**DESCRIPTION OF THE TASK:** Repeat each line exactly, leaving nothing out.

[Object modeling scripts]
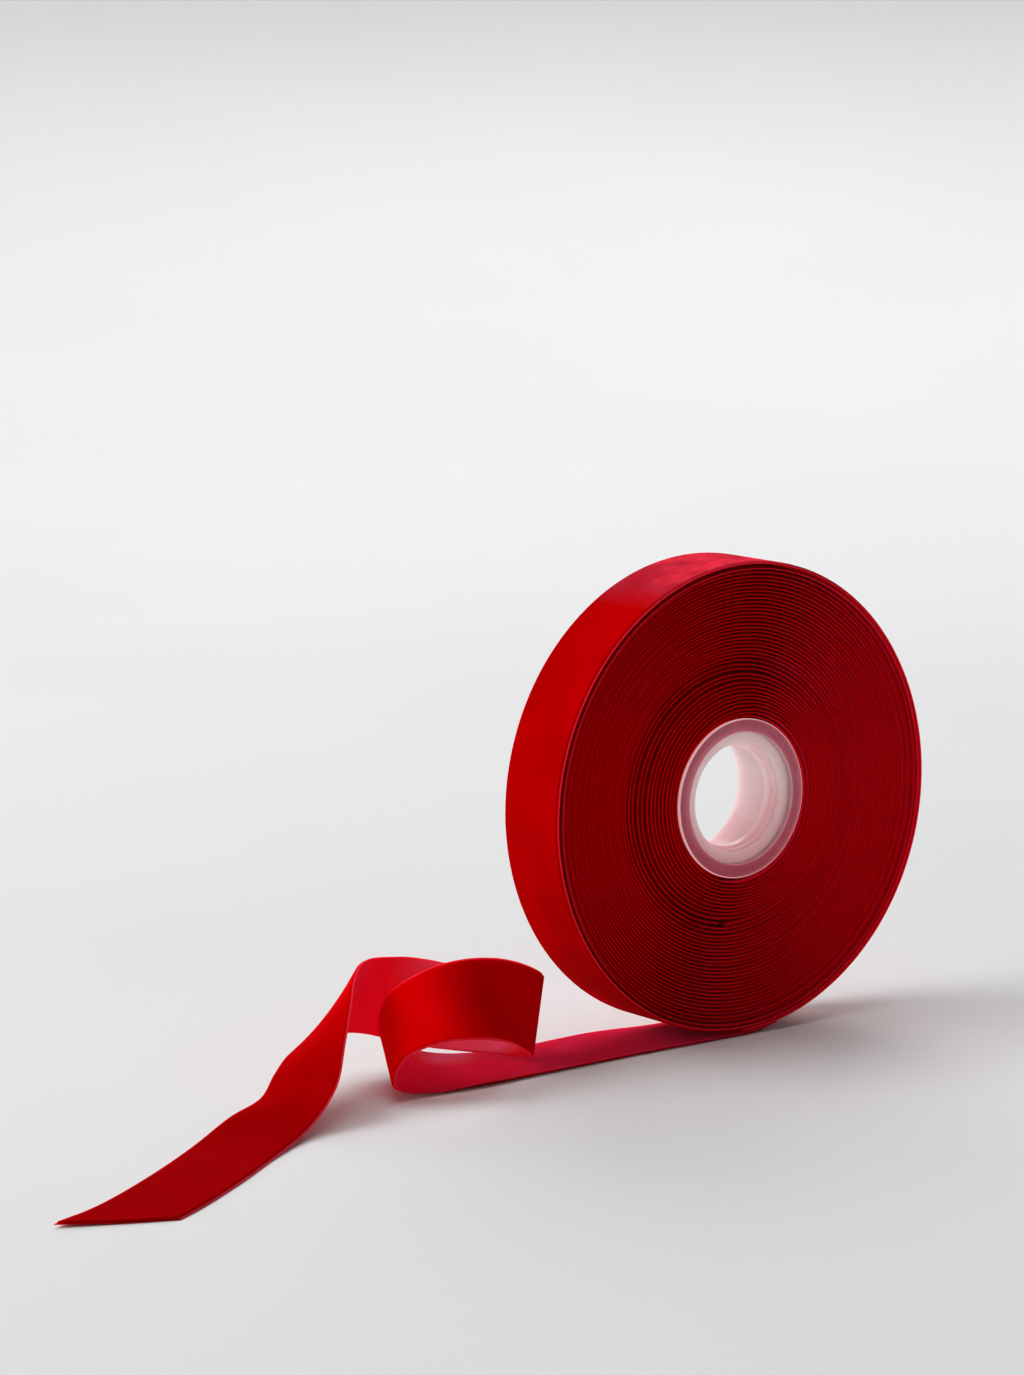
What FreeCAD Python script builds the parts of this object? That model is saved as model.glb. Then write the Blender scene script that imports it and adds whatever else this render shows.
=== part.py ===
import FreeCAD, Part
import math
import os
import Sketcher

# A roll of single-face velvet ribbon on a two-part plastic hub, standing on its rim, with the free
# end of the ribbon laid out on the table. Millimetres, +Z up. The origin is on the spindle axis,
# halfway across the ribbon. +Y runs along the axis towards the back of the roll, and the free end
# leaves the bottom of the roll towards -X. The table lies one ribbon thickness and one table gap
# below the pack.

doc = FreeCAD.newDocument("ribbon_roll")
sheet = doc.addObject("Spreadsheet::Sheet", "Sizes")

# alias, value in millimetres (or degrees where it says so), what it is
SIZES = [
    ("ribbon_width", "22", "ribbon across, edge to edge"),
    ("ribbon_thickness", "0.9", "ribbon with its pile pressed down"),
    ("table_gap", "0.1", "air between the rolling pack and the ribbon under it"),
    ("pack_radius", "62", "outside of the wound ribbon"),
    ("loose_depth", "2", "depth of the two slack outer wraps"),
    ("join_radius", "33.2", "where the first length of ribbon ends and the second begins"),
    ("wrap_gap", "0.05", "air between neighbouring windings, and beside the flanges"),
    ("tab_thickness", "0.2", "adhesive tab on the core"),
    ("tab_width", "15", "adhesive tab across"),
    ("tab_sweep", "70", "adhesive tab around the core, in degrees"),
    ("hub_length", "20.4", "hub from flange face to flange face"),
    ("flange_radius", "20.9", "rim of both flanges"),
    ("flange_thickness", "1", "both flanges"),
    ("core_radius", "18.2", "outside of the core tube"),
    ("core_bore", "16", "inside radius of the core tube behind the front cap"),
    ("seat_radius", "16.3", "inside radius of the core tube where the front cap plugs in"),
    ("lip_radius", "17.4", "radius of the recess in the front cap"),
    ("lip_depth", "1.5", "depth of that recess"),
    ("web_thickness", "1.1", "web between the recess and the core tube"),
    ("mouth_radius", "14", "front mouth of the spindle hole"),
    ("spindle_radius", "13.2", "narrowest part of the spindle hole"),
    ("mouth_length", "2", "tapered mouth of the spindle hole"),
    ("land_length", "3", "straight part of the spindle hole"),
    ("plug_clearance", "0.05", "air between the front cap's sleeve and its seat"),
    ("contact_run", "14", "flat ribbon under the roll, before its lowest line"),
    ("contact_wrap", "12", "ribbon that hugs the pack past its lowest line, in degrees"),
]

# The laid end of the ribbon, as stations along its centre line: x, y, z, then the direction from
# its first edge to its second, as a compass angle from +Y towards +X and a rise above the table,
# in degrees. It runs flat, curls up, comes back on edge, turns round behind itself, folds over
# and runs down to the table again.
TAIL = [
    (-14.05, 0, -62.5, 0, 0),
    (-34, 0, -62, 0, 2),
    (-62, -1, -61.9, -2, 2),
    (-85, -2, -60.5, 4, 8),
    (-99.5, -1.5, -58.3, 12, 22),
    (-107.5, -1.5, -54, 24, 32),
    (-108.5, -7, -45, 24, 34),
    (-102.5, -13, -40, 17, 39),
    (-92.5, -15.5, -39, 9, 52),
    (-80, -12.5, -41.5, 17, 63),
    (-68.5, -7, -46, 42, 65),
    (-60.5, -1.5, -50.5, 54, 61),
    (-65.5, 6, -50.5, 50, 61),
    (-77, 12.5, -48.5, 45, 67),
    (-86.5, 14.5, -46, 85, 76),
    (-97, 15.5, -43, 144, 69),
    (-109, 12, -41, 151, 65),
    (-119.5, 5, -41.7, 146, 56),
    (-128, -1.5, -44.5, 145, 41),
    (-135, -7, -49.5, 150, 28),
    (-142, -12, -55.8, 152, 15),
    (-154, -17, -60.2, 150, 0),
    (-170, -26.5, -62.2, 148, 0),
    (-188, -39, -62.4, 147, 0),
    (-206, -50.5, -62.4, 148, 0),
    (-219, -57.5, -62.4, 150, 0),
    (-231.5, -63.5, -61.8, 152, 0),
]
LOOP_START = 2        # station where the flat run starts to curl
FOLD_START = 15       # station where the returning ribbon starts to fold over
CUT_START = 22        # station where the second edge starts to fall back to the slanting cut
SECOND_EDGE_END = 24.8
SECTIONS_PER_STATION = 3

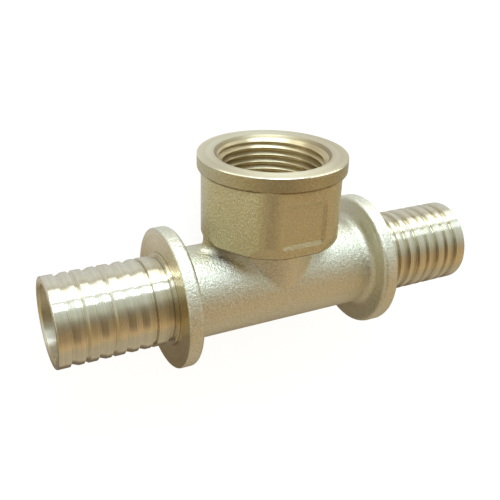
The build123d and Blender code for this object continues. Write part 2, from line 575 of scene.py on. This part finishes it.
def make_sky():
    """Soft room light: pale behind the branch, warmer on the other side, and darker overhead."""
    world = bpy.data.worlds.new("studio")
    bpy.context.scene.world = world
    world.use_nodes = True
    n = Nodes(world.node_tree)
    direction = n.add("ShaderNodeTexCoord").outputs["Generated"]
    parts = n.parts(direction)
    behind_branch = n.ramp(parts["Z"], (
        (0.00, (0.80, 0.86, 0.86)),
        (0.60, (0.70, 0.78, 0.80)),
        (0.83, (0.54, 0.56, 0.50)),
        (0.90, (0.34, 0.31, 0.24)),
        (1.00, (0.18, 0.14, 0.09)),
    ))
    before_body = n.ramp(parts["Z"], (
        (0.00, (0.56, 0.48, 0.28)),
        (0.12, (0.49, 0.41, 0.25)),
        (0.30, (0.47, 0.37, 0.22)),
        (0.55, (0.64, 0.47, 0.29)),
        (0.86, (0.66, 0.48, 0.28)),
        (1.00, (0.34, 0.25, 0.14)),
    ))
    left_wall = n.mix(n.spread(parts["X"], -0.97, -0.80), warm_wall, before_body)
    under_body = n.mix(n.spread(parts["Y"], -0.92, -0.6), dull_under, left_wall)
    colour = n.mix(n.spread(parts["Y"], -0.2, 0.25), under_body, behind_branch)
    inputs = {0: direction, 1: overhead_direction}
    overhead = n.add("ShaderNodeVectorMath", inputs, operation="DOT_PRODUCT").outputs["Value"]
    colour = n.mix(n.spread(overhead, 0.76, 0.96), colour, dark_overhead)
    seen = n.add("ShaderNodeLightPath").outputs["Is Camera Ray"]
    background = {"Color": n.mix(seen, colour, white), "Strength": 1.0}
    surface = n.add("ShaderNodeBackground", background).outputs[0]
    n.add("ShaderNodeOutputWorld", {"Surface": surface})


def softbox(name, place, height, power):
    """A large soft lamp, aimed at the tee."""
    lamp = bpy.data.objects.new(name, bpy.data.lights.new(name, "AREA"))
    bpy.context.scene.collection.objects.link(lamp)
    lamp.data.shape = "RECTANGLE"
    lamp.data.size = lamp_width
    lamp.data.size_y = height
    lamp.data.energy = power
    lamp.data.color = lamp_colour
    lamp.location = place
    lamp.rotation_euler = (Vector(lamp_aim) - Vector(place)).to_track_quat("-Z", "Y").to_euler()


make_floor()
make_sky()
softbox("low_softbox", (0.02, 0.75, 0.06), height=0.20, power=3.5)
softbox("high_softbox", (0.02, 0.75, 0.41), height=0.22, power=2.2)

bpy.context.scene.view_settings.view_transform = "Standard"
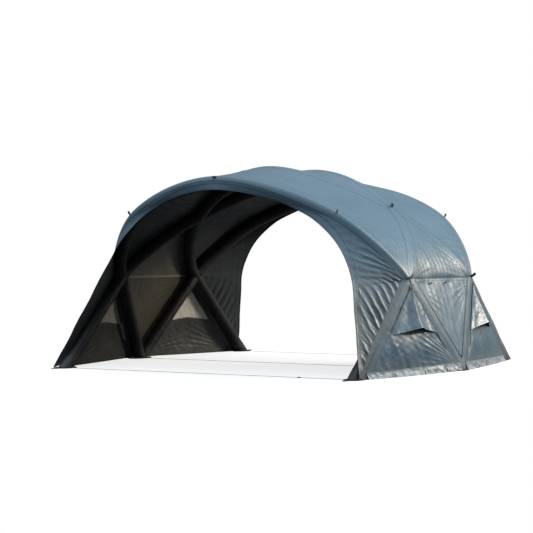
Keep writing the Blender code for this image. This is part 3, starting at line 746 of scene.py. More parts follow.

**THE SOLUTION:**
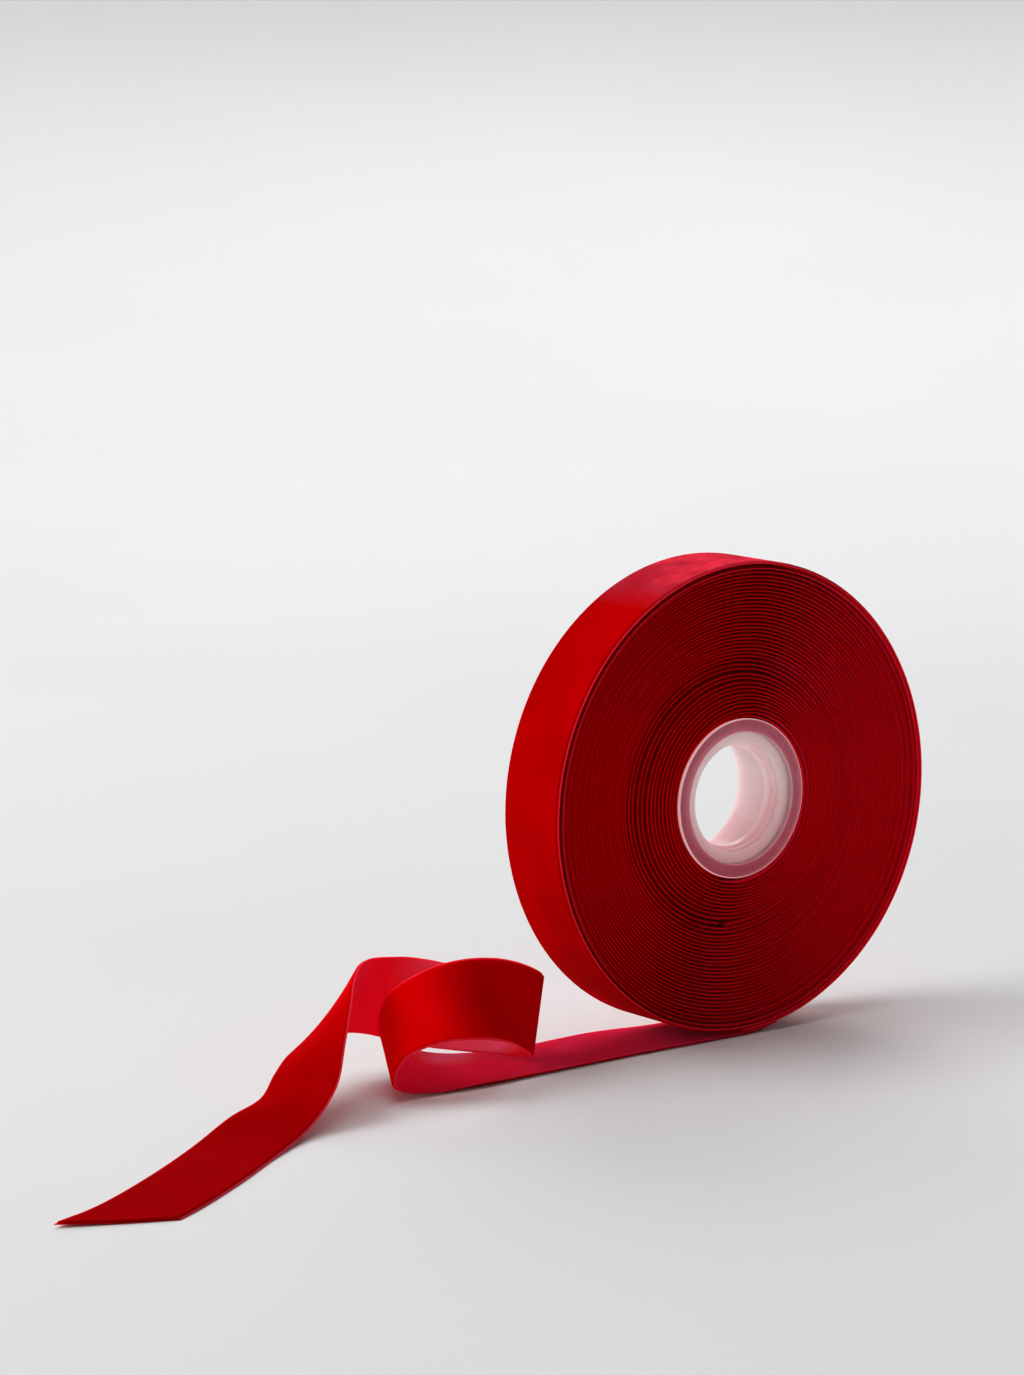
What FreeCAD Python script builds the parts of this object? That model is saved as model.glb. Then write the Blender scene script that imports it and adds whatever else this render shows.
=== part.py ===
import FreeCAD, Part
import math
import os
import Sketcher

# A roll of single-face velvet ribbon on a two-part plastic hub, standing on its rim, with the free
# end of the ribbon laid out on the table. Millimetres, +Z up. The origin is on the spindle axis,
# halfway across the ribbon. +Y runs along the axis towards the back of the roll, and the free end
# leaves the bottom of the roll towards -X. The table lies one ribbon thickness and one table gap
# below the pack.

doc = FreeCAD.newDocument("ribbon_roll")
sheet = doc.addObject("Spreadsheet::Sheet", "Sizes")

# alias, value in millimetres (or degrees where it says so), what it is
SIZES = [
    ("ribbon_width", "22", "ribbon across, edge to edge"),
    ("ribbon_thickness", "0.9", "ribbon with its pile pressed down"),
    ("table_gap", "0.1", "air between the rolling pack and the ribbon under it"),
    ("pack_radius", "62", "outside of the wound ribbon"),
    ("loose_depth", "2", "depth of the two slack outer wraps"),
    ("join_radius", "33.2", "where the first length of ribbon ends and the second begins"),
    ("wrap_gap", "0.05", "air between neighbouring windings, and beside the flanges"),
    ("tab_thickness", "0.2", "adhesive tab on the core"),
    ("tab_width", "15", "adhesive tab across"),
    ("tab_sweep", "70", "adhesive tab around the core, in degrees"),
    ("hub_length", "20.4", "hub from flange face to flange face"),
    ("flange_radius", "20.9", "rim of both flanges"),
    ("flange_thickness", "1", "both flanges"),
    ("core_radius", "18.2", "outside of the core tube"),
    ("core_bore", "16", "inside radius of the core tube behind the front cap"),
    ("seat_radius", "16.3", "inside radius of the core tube where the front cap plugs in"),
    ("lip_radius", "17.4", "radius of the recess in the front cap"),
    ("lip_depth", "1.5", "depth of that recess"),
    ("web_thickness", "1.1", "web between the recess and the core tube"),
    ("mouth_radius", "14", "front mouth of the spindle hole"),
    ("spindle_radius", "13.2", "narrowest part of the spindle hole"),
    ("mouth_length", "2", "tapered mouth of the spindle hole"),
    ("land_length", "3", "straight part of the spindle hole"),
    ("plug_clearance", "0.05", "air between the front cap's sleeve and its seat"),
    ("contact_run", "14", "flat ribbon under the roll, before its lowest line"),
    ("contact_wrap", "12", "ribbon that hugs the pack past its lowest line, in degrees"),
]

# The laid end of the ribbon, as stations along its centre line: x, y, z, then the direction from
# its first edge to its second, as a compass angle from +Y towards +X and a rise above the table,
# in degrees. It runs flat, curls up, comes back on edge, turns round behind itself, folds over
# and runs down to the table again.
TAIL = [
    (-14.05, 0, -62.5, 0, 0),
    (-34, 0, -62, 0, 2),
    (-62, -1, -61.9, -2, 2),
    (-85, -2, -60.5, 4, 8),
    (-99.5, -1.5, -58.3, 12, 22),
    (-107.5, -1.5, -54, 24, 32),
    (-108.5, -7, -45, 24, 34),
    (-102.5, -13, -40, 17, 39),
    (-92.5, -15.5, -39, 9, 52),
    (-80, -12.5, -41.5, 17, 63),
    (-68.5, -7, -46, 42, 65),
    (-60.5, -1.5, -50.5, 54, 61),
    (-65.5, 6, -50.5, 50, 61),
    (-77, 12.5, -48.5, 45, 67),
    (-86.5, 14.5, -46, 85, 76),
    (-97, 15.5, -43, 144, 69),
    (-109, 12, -41, 151, 65),
    (-119.5, 5, -41.7, 146, 56),
    (-128, -1.5, -44.5, 145, 41),
    (-135, -7, -49.5, 150, 28),
    (-142, -12, -55.8, 152, 15),
    (-154, -17, -60.2, 150, 0),
    (-170, -26.5, -62.2, 148, 0),
    (-188, -39, -62.4, 147, 0),
    (-206, -50.5, -62.4, 148, 0),
    (-219, -57.5, -62.4, 150, 0),
    (-231.5, -63.5, -61.8, 152, 0),
]
LOOP_START = 2        # station where the flat run starts to curl
FOLD_START = 15       # station where the returning ribbon starts to fold over
CUT_START = 22        # station where the second edge starts to fall back to the slanting cut
SECOND_EDGE_END = 24.8
SECTIONS_PER_STATION = 3

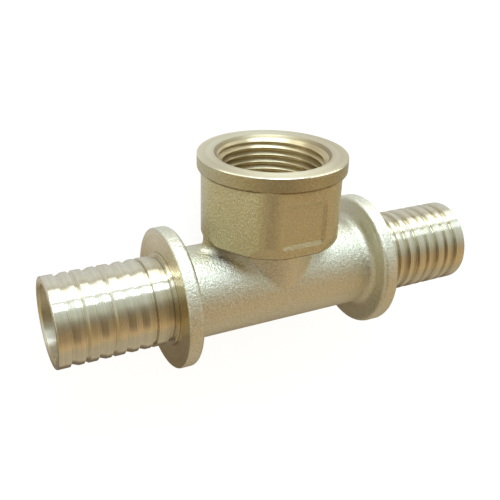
The build123d and Blender code for this object continues. Write part 2, from line 575 of scene.py on. This part finishes it.
def make_sky():
    """Soft room light: pale behind the branch, warmer on the other side, and darker overhead."""
    world = bpy.data.worlds.new("studio")
    bpy.context.scene.world = world
    world.use_nodes = True
    n = Nodes(world.node_tree)
    direction = n.add("ShaderNodeTexCoord").outputs["Generated"]
    parts = n.parts(direction)
    behind_branch = n.ramp(parts["Z"], (
        (0.00, (0.80, 0.86, 0.86)),
        (0.60, (0.70, 0.78, 0.80)),
        (0.83, (0.54, 0.56, 0.50)),
        (0.90, (0.34, 0.31, 0.24)),
        (1.00, (0.18, 0.14, 0.09)),
    ))
    before_body = n.ramp(parts["Z"], (
        (0.00, (0.56, 0.48, 0.28)),
        (0.12, (0.49, 0.41, 0.25)),
        (0.30, (0.47, 0.37, 0.22)),
        (0.55, (0.64, 0.47, 0.29)),
        (0.86, (0.66, 0.48, 0.28)),
        (1.00, (0.34, 0.25, 0.14)),
    ))
    left_wall = n.mix(n.spread(parts["X"], -0.97, -0.80), warm_wall, before_body)
    under_body = n.mix(n.spread(parts["Y"], -0.92, -0.6), dull_under, left_wall)
    colour = n.mix(n.spread(parts["Y"], -0.2, 0.25), under_body, behind_branch)
    inputs = {0: direction, 1: overhead_direction}
    overhead = n.add("ShaderNodeVectorMath", inputs, operation="DOT_PRODUCT").outputs["Value"]
    colour = n.mix(n.spread(overhead, 0.76, 0.96), colour, dark_overhead)
    seen = n.add("ShaderNodeLightPath").outputs["Is Camera Ray"]
    background = {"Color": n.mix(seen, colour, white), "Strength": 1.0}
    surface = n.add("ShaderNodeBackground", background).outputs[0]
    n.add("ShaderNodeOutputWorld", {"Surface": surface})


def softbox(name, place, height, power):
    """A large soft lamp, aimed at the tee."""
    lamp = bpy.data.objects.new(name, bpy.data.lights.new(name, "AREA"))
    bpy.context.scene.collection.objects.link(lamp)
    lamp.data.shape = "RECTANGLE"
    lamp.data.size = lamp_width
    lamp.data.size_y = height
    lamp.data.energy = power
    lamp.data.color = lamp_colour
    lamp.location = place
    lamp.rotation_euler = (Vector(lamp_aim) - Vector(place)).to_track_quat("-Z", "Y").to_euler()


make_floor()
make_sky()
softbox("low_softbox", (0.02, 0.75, 0.06), height=0.20, power=3.5)
softbox("high_softbox", (0.02, 0.75, 0.41), height=0.22, power=2.2)

bpy.context.scene.view_settings.view_transform = "Standard"
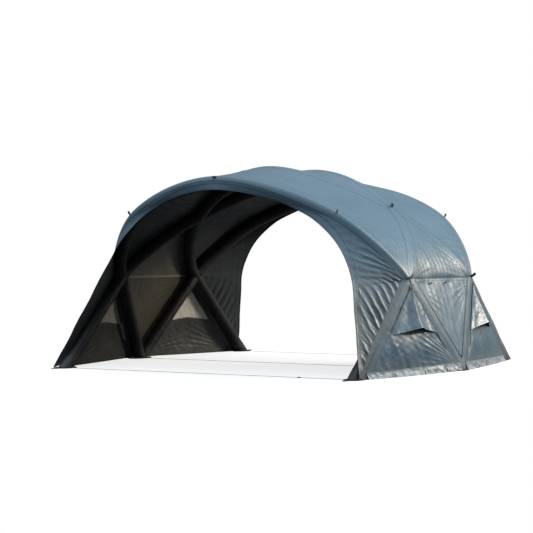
Keep writing the Blender code for this image. This is part 3, starting at line 746 of scene.py. More parts follow.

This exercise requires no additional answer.